I met Ms Whitney in 1977, in Eugene, Oregon, when she was one of the guests of honor at Space Con Five, which was also billed as a Star Trek Festival. I also met George Takei, her co-guest-of-honor and Bob Wilkins (the creator and host of Creature Features), who was the master of ceremony.

But, the biggest thrill for thirteen-year-old me was being Ms Whitney’s assistant when she was signing posters for fans at Gandalf’s Den, a bookstore and role playing game shop in The Atrium, a building on 10th Avenue in downtown Eugene.
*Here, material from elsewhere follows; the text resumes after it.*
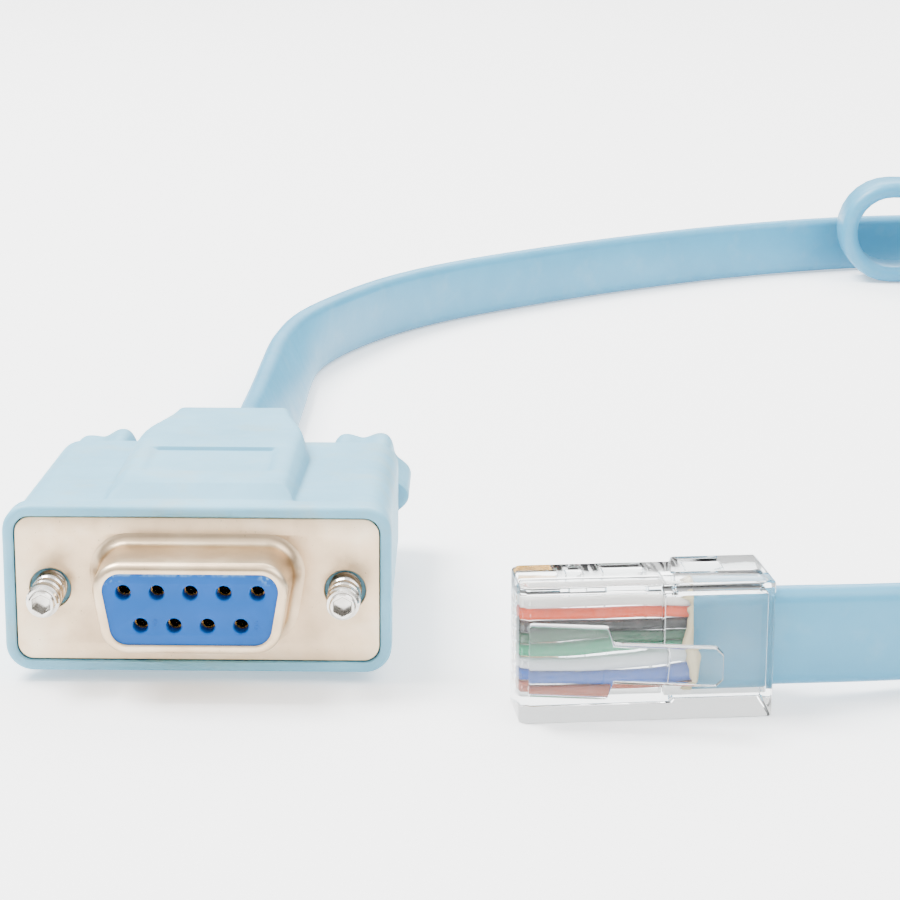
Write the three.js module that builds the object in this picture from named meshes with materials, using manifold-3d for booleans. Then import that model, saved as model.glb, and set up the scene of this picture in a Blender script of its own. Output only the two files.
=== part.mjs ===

My job was to roll and rubber band posters after she signed them and hand them off to the fans.

Afterward, she treated me to an ice cream at Prince Pückler’s, on the ground floor of The Atrium, and then kissed me chastely on the cheek before saying goodbye.

The Eggsnatchur

It was a half a day’s drive from Aberdeen to Eugene in the Grey Elephant and we arrived at around three o’clock in the afternoon, parking our 1956 International Harvester Metro Van in front of a large house at the corner of 12th & Ferry, several blocks from the University of Oregon campus.

The summer heat that day was awful and the van had overheated more than once during the drive. We’d soon learn that our arrival in Eugene coincided with the hottest day on record. August 7, 1972 recorded a blistering temperature of 106° Fahrenheit.

Relieved to be released from the belly of the Elephant, we walked toward East 13th Avenue—my dad and I shirtless while Linda followed behind in the sun dress her sister had given her in Los Angeles.

Turning left on 13th, and staying on the left side of the street, we headed east until we reached a corner store at Patterson Street called Bob’s Superette, where we stopped to buy soda pop, sunflower seeds, and beef jerky. Just after crossing Patterson we passed by a dry cleaners next to a bookstore called Koobdooga and the next house over (an orange and brown American Craftsman house with a yellow porch) was the Eggsnatchur Natural Foods Restaurant run by the guys that were selling honey ice cream at the Renaissance Fair in Veneta last month.